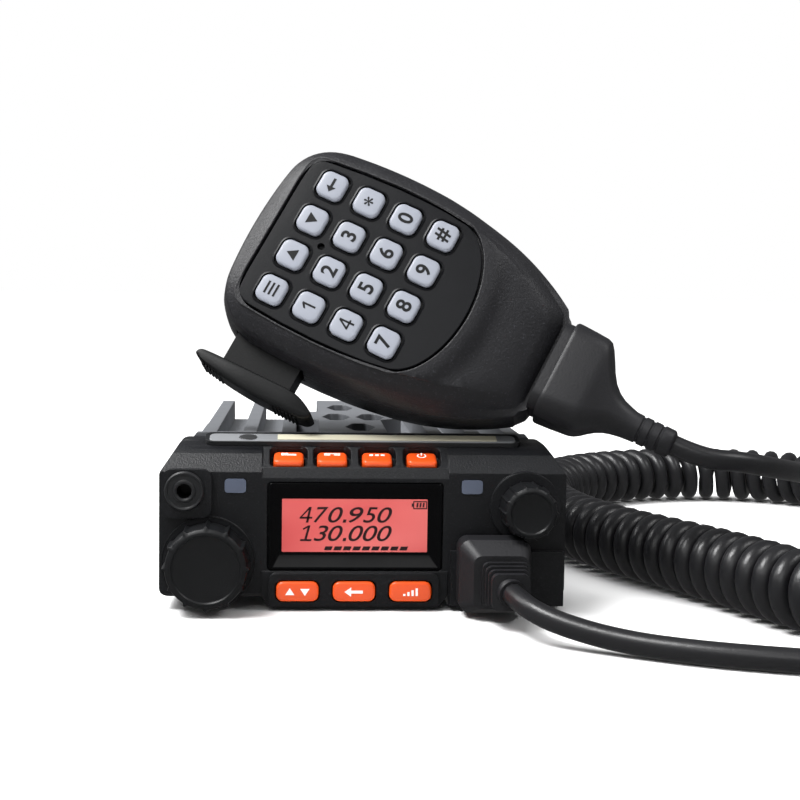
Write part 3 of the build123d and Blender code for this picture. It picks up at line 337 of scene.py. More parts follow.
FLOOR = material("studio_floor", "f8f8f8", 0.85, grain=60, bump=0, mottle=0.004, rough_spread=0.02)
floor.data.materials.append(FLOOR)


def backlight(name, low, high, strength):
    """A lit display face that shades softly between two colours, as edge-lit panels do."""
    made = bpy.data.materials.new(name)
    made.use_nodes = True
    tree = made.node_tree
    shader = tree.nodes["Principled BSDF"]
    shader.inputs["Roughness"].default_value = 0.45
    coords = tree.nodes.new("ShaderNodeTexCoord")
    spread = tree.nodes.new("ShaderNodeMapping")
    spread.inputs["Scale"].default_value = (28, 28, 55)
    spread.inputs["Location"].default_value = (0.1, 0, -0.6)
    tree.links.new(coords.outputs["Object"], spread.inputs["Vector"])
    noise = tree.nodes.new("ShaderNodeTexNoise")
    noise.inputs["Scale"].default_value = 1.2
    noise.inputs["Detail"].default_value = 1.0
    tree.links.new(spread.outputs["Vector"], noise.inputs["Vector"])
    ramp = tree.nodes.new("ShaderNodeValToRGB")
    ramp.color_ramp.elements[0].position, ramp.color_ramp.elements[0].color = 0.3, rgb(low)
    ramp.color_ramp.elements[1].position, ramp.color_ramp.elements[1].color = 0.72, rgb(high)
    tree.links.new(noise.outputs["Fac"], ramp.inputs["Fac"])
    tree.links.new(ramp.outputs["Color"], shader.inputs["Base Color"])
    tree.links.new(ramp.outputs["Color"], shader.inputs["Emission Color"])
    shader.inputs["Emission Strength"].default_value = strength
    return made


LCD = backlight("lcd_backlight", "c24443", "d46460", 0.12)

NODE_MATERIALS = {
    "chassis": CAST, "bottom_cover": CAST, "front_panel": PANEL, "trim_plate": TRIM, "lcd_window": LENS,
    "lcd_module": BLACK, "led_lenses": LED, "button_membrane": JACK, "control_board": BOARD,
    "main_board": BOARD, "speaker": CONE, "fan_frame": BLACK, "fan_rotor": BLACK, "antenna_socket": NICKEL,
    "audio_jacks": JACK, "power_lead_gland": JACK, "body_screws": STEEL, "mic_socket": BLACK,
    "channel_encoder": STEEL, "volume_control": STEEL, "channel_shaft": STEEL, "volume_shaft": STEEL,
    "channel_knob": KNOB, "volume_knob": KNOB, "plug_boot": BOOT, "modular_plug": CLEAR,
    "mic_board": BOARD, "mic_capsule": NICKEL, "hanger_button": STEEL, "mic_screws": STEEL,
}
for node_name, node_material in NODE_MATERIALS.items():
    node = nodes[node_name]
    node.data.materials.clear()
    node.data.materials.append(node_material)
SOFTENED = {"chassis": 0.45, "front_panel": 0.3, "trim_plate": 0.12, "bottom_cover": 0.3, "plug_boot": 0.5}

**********

§ **What the task requires**:
Quote exactly the first line of the data and every line after it through the one holding "floor.data.materials.append(FLOOR)".

§ **Result of the exercise**:
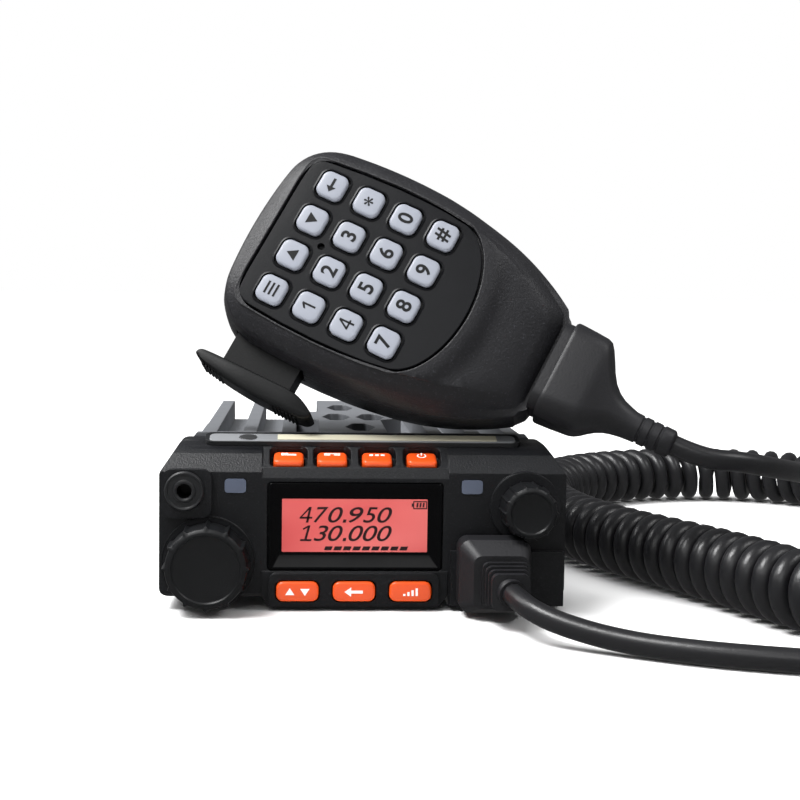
Write part 3 of the build123d and Blender code for this picture. It picks up at line 337 of scene.py. More parts follow.
FLOOR = material("studio_floor", "f8f8f8", 0.85, grain=60, bump=0, mottle=0.004, rough_spread=0.02)
floor.data.materials.append(FLOOR)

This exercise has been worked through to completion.